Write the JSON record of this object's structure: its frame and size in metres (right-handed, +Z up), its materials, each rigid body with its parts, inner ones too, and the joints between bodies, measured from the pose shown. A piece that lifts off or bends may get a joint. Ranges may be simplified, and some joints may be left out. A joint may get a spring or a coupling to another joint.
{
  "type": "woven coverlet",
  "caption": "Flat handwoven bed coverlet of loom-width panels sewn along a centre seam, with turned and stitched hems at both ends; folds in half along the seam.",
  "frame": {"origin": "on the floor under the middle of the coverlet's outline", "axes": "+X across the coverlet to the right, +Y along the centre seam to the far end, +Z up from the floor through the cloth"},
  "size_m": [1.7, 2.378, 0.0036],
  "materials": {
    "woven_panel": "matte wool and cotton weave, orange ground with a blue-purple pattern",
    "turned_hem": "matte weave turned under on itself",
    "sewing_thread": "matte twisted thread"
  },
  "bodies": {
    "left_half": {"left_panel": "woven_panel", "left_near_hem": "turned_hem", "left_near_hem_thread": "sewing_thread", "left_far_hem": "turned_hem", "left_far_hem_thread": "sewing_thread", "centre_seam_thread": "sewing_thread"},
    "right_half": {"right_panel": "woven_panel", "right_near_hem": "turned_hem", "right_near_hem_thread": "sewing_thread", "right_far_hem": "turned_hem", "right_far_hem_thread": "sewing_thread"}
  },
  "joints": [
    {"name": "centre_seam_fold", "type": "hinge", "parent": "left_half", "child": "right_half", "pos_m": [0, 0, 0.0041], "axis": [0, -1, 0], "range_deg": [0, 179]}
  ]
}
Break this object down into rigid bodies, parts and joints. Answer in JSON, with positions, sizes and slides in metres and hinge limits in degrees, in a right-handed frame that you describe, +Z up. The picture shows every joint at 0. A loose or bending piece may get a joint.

## SHORT EXERCISE
Search the records for the string "materials" and return every line in which it occurs.

## RESULT
Write the JSON record of this object's structure: its frame and size in metres (right-handed, +Z up), its materials, each rigid body with its parts, inner ones too, and the joints between bodies, measured from the pose shown. A piece that lifts off or bends may get a joint. Ranges may be simplified, and some joints may be left out. A joint may get a spring or a coupling to another joint.
  "materials": {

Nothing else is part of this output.